A good Tagine is a wonderful meal any time of year full of exotic flavours & textures of far off lands. No mucking about with hours of slow cooking here though - with Magills Pulled Lamb you'll have your Tagine ready in less than half an hour!
- Magills Slow-Cooked Pulled Lamb
- 1 medium Onion, sliced
- Olive Oil
- 1 tsp Ground Cinnamon
- 1 tbsp Ground Cumin
- 1 tsp Ground Coriander
- 1/2tsp Ground Turmeric
- 2 + 1 cup Chicken stock
- 2/3cup Dried Apricots, roughly chopped
- 1 tbsp honey
- 1/3 cup Slivered or Sliced Almonds
- Salt & Pepper
- Fresh Coriander
- 1 1/2 cups Cous Cous
- 1/2cup Raisins
- 1 tbsp Butter
- 1 cup hot boiled water
Add the raisins, 2 cups of the chicken stock, 1 cup of water and a knob of butter to a sauce pan and heat until boiling point. [I admittedly take the fast option, and do this in a bowl in the microwave]. Add the cous cous and stir briefly to combine. Cover tightly with a lid or cling wrap & a towel to keep warm. Allow to stand for at least 10 mins
In a heavy based pan, sauté the onion over medium heat until softened. Add the ground spices [add a little ground chilli here if you prefer a little heat] and stir to cook spices & release the flavours - about 1 min.

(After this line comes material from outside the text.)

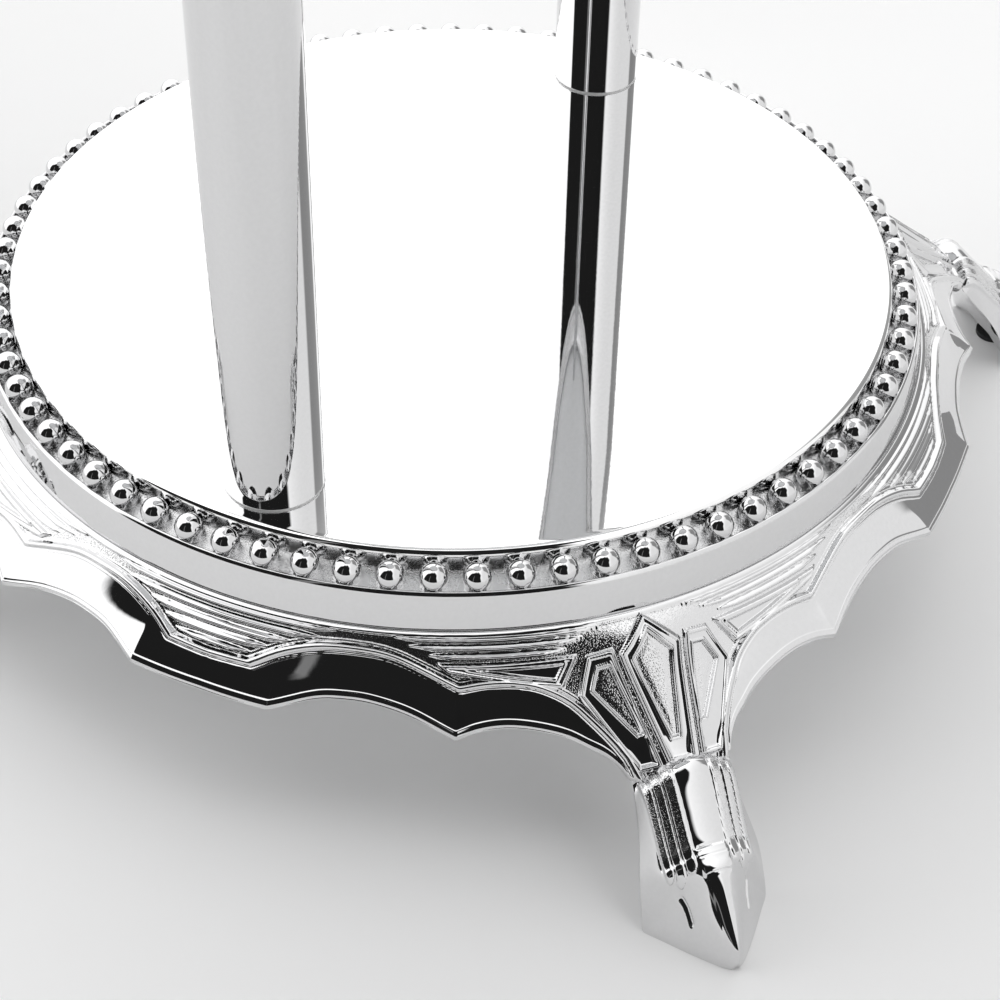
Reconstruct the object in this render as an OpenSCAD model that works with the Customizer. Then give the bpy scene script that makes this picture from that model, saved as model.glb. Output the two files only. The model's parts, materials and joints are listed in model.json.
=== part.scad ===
// Two-tier cake stand: a footed cast base and an upper tray, each with a mirror
// disc inside a beaded rim, joined by two chromed posts.
// Millimetres, +Z up. Origin: centre of the stand, on the floor. The posts stand
// on the X axis and the four feet point along the diagonals.

/* [Tiers] */
// Height of the lower mirror above the floor
base_h = 97; // [90:1:105]
// Radius of the flat mirror face on both tiers
mirror_r = 152.5; // [150:0.5:156]
// Thickness of the mirror disc
mirror_t = 1.2; // [1:0.1:1.5]
// Thickness of the steel plate under each mirror
plate_t = 3; // [2.5:0.1:3]

/* [Posts] */
// Outer radius of the post tubes
post_r = 16; // [12:0.5:18]
// Wall of the post tubes
post_wall = 1.5; // [1:0.1:2.5]
// Length of the post tubes
post_len = 330; // [200:5:400]
// Distance of each post from the centre
post_x = 132.6; // [125:0.1:134]
// Radius of the M8 bolts and studs
thread_r = 4; // [3:0.5:4]
// Height of the plugs in the ends of the tubes
plug_h = 24; // [18:1:30]

/* [Rim] */
// Number of beads round each rim
bead_count = 75; // [45:1:75]
// Radius of one bead
bead_r = 4.6; // [3.5:0.1:4.6]

/* [Skirt and feet] */
// Radius of the skirt at its lowest points
skirt_r = 191; // [188:0.5:193]
// Radius reached by the toes
toe_r = 254; // [250:0.2:258]
// Radius of a foot pad
pad_r = 7; // [5:0.5:8]

/* [Finials] */
// Radius of the finials
finial_r = 12; // [10:0.5:13]
// Height of the finials
finial_h = 17; // [15:0.5:20]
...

Add the Magills Pulled Lamb and stir to coat meat with spice. Next add the apricots, honey, 1 cup of chicken stock , salt & pepper and stir to combine. Simmer for 5-8 mins or until well heated through.
When ready to serve - fluff cous cous up with two forks.
Top with the Magill's Express Lamb Tagine. Sprinkle with chopped coriander and slivered almonds. Serve immediately with mint tea and pide bread.